Nos communautés, nos mouvements sont appelés à un profond travail de discernement. Les évêques de France soulignent pour leur part un certain nombre de domaines particulièrement sensibles aujourd’hui dans la vie des personnes, des familles, des pays et des peuples. Ils n’apportent pas des solutions à toutes les difficultés et des réponses à toutes les questions. Ils souhaitent l’engagement généreux et désintéressé de chacun pour le bien de tous.
J’invite le plus grand nombre de membres de l’Église dans le diocèse et tous ceux et toutes celles qui voudront bien se joindre à eux à travailler la plaquette « Retrouver le sens du politique », rédigée par le Conseil permanent de la Conférence des évêques de France. Elle constitue un instrument de travail parmi d’autres pour courir le marathon électoral qui nous mènera à l’été.
Dans cette période de choix et de décision, rien ne serait pire que de s’en remettre à des slogans, à des opinions, à des sondages.

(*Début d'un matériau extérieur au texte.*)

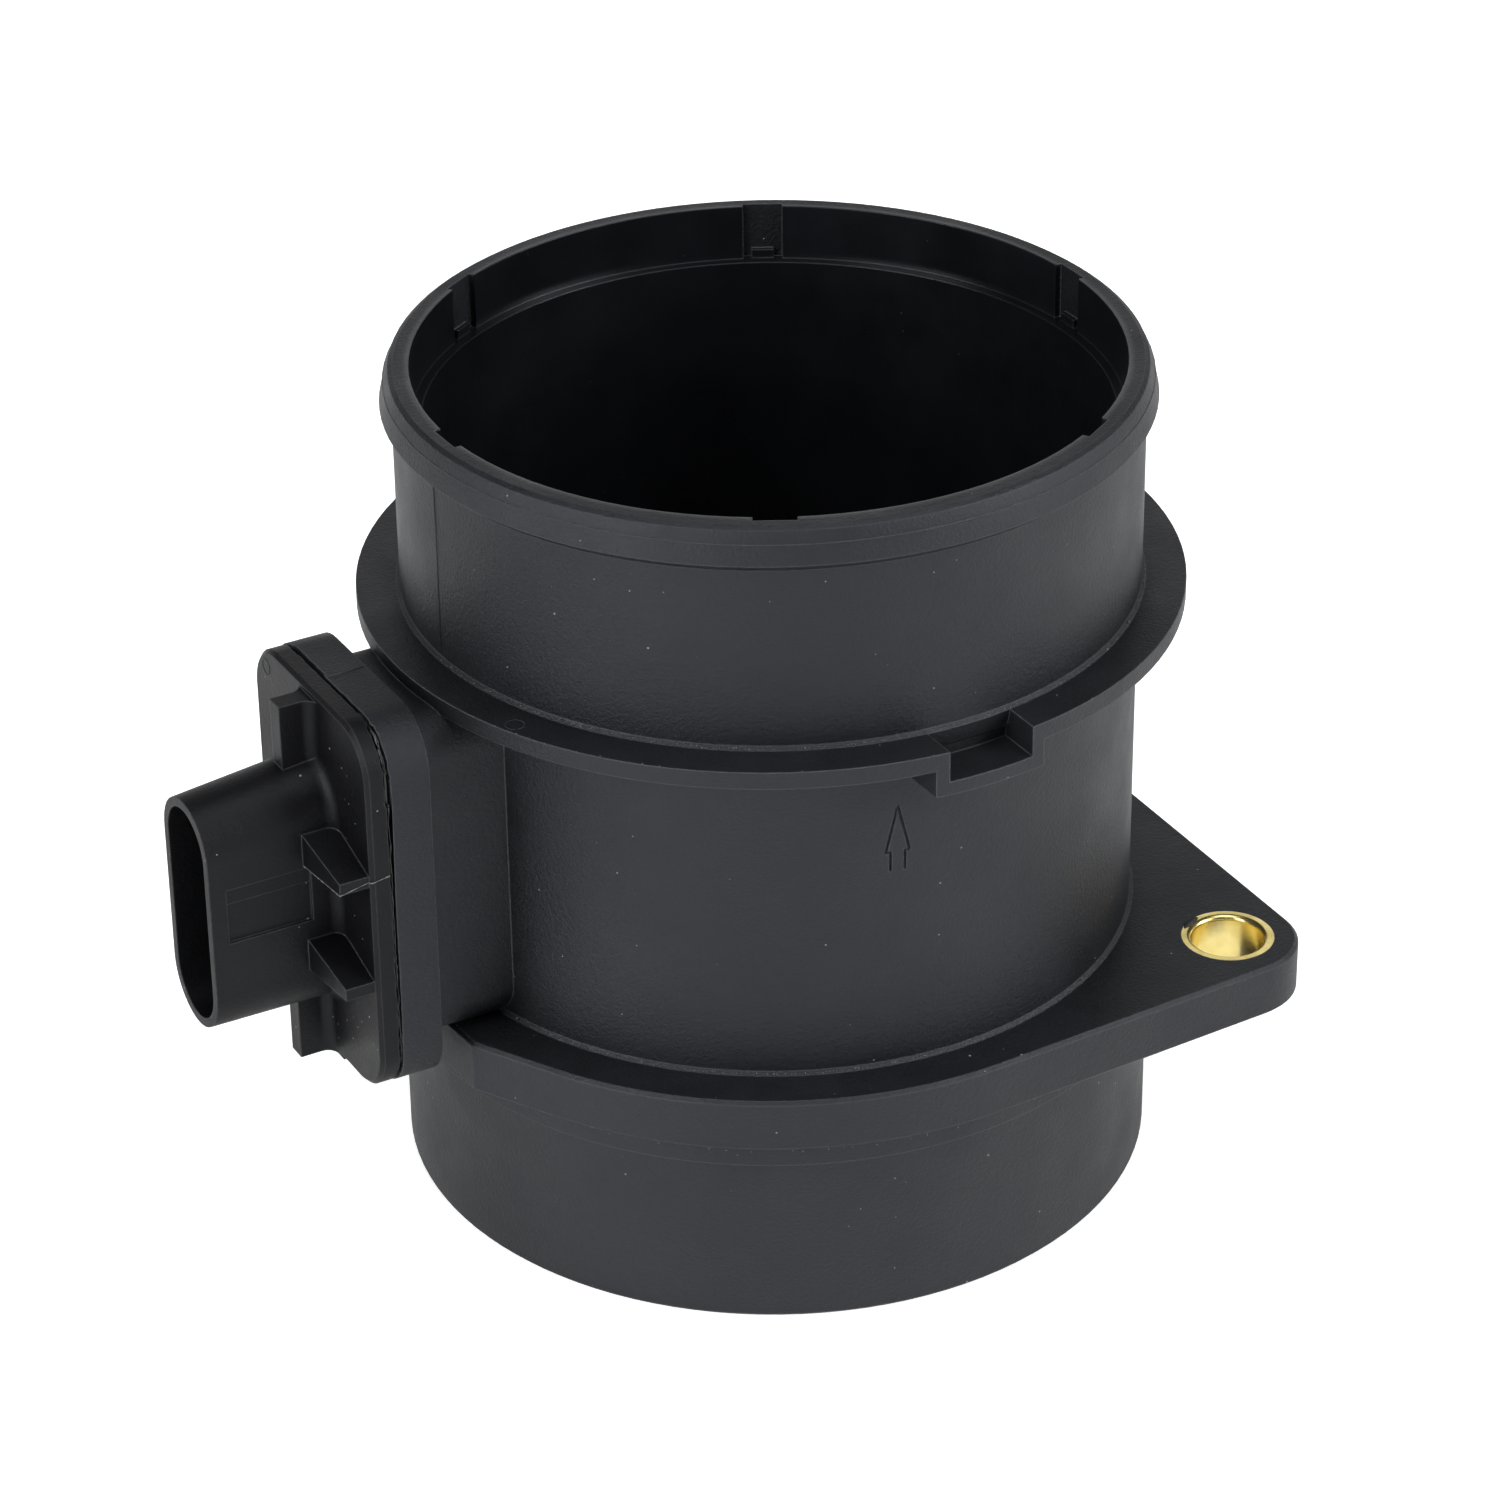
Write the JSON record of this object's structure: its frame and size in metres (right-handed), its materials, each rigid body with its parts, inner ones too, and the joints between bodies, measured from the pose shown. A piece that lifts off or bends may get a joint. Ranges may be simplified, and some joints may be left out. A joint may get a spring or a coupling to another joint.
{
  "type": "mass airflow sensor",
  "caption": "Moulded intake tube with a hose bead, a locating ring and a two-eared bolt flange, and a glued-in electrical head whose measuring arm crosses the bore.",
  "frame": {"origin": "centre of the inlet spigot's bottom face, on the tube axis", "axes": "+Z along the tube axis, the way the air flows, and -X towards the plug shroud"},
  "size_m": [0.103, 0.0808, 0.0849],
  "materials": {
    "black_plastic": "moulded, satin",
    "brass": "turned",
    "adhesive": "glossy where it squeezed out",
    "tinned_contact": "tin plated",
    "carrier_metal": "rolled",
    "ceramic_board": "fired ceramic",
    "chip_black": "moulded",
    "capacitor_ceramic": "fired",
    "film_chip": "polished silicon",
    "bond_metal": "drawn",
    "glass_bead": "glazed"
  },
  "bodies": {
    "root": {"housing": "black_plastic", "mounting_bushings": "brass", "flow_straightener": "black_plastic", "sensor_head": "black_plastic", "seal_bead": "adhesive", "terminal_1": "tinned_contact", "terminal_2": "tinned_contact", "terminal_3": "tinned_contact", "terminal_4": "tinned_contact", "terminal_5": "tinned_contact", "base_plate": "carrier_metal", "circuit_board": "ceramic_board", "control_chip": "chip_black", "chip_capacitors": "capacitor_ceramic", "chip_holder": "carrier_metal", "hot_film_chip": "film_chip", "bond_wires": "bond_metal", "electronics_cover": "black_plastic", "channel_cover": "black_plastic", "temperature_bead": "glass_bead", "temperature_leads": "tinned_contact"}
  },
  "joints": []
}
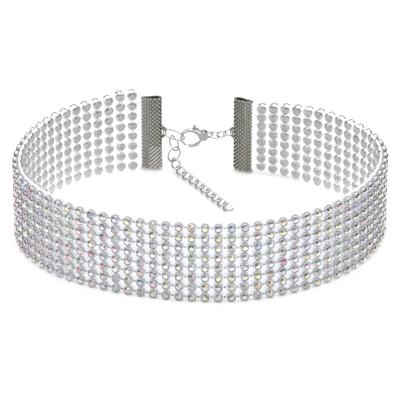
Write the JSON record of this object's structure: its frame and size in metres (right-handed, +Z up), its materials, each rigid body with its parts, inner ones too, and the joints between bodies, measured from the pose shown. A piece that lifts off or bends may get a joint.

Les grandes mises en scène, les formules assassines, les invectives renouvelées, les peurs propagées ne peuvent pas tenir lieu de réflexion, d’analyse et de critique.
L’Évangile n’appartient pas à un camp, il n’est pas au service d’une idéologie. Il est une parole libre. En retour, nous pouvons être assurés qu’aucun programme ne sera la fidèle incarnation du message évangélique.
Le temps de Dieu n’est pas le nôtre. Il lui plaira sans doute d’accorder à l‘humanité d’autres campagnes électorales, nous n’en connaissons pas le nombre, et c’est bien ainsi. Chacune d’entre elles constitue un moment favorable pour nous interroger ensemble sur les progrès à accomplir, les conversions à accepter, les chemins à parcourir. Nous voulons qu’en nous, autour de nous et loin de nous l’être humain soit respecté, servi et restauré dans sa grandeur et sa dignité d’enfant bien-aimé du même Père, de frère ou de sœur de semblables.
Nous croyons que la réalisation plénière de ce projet n’appartient qu’au Christ Rédempteur. Il nous revient cependant de déterminer les voies que nous voulons emprunter pour que ce dessein d’amour s’inscrive chaque jour davantage dans notre histoire et celle de la famille humaine.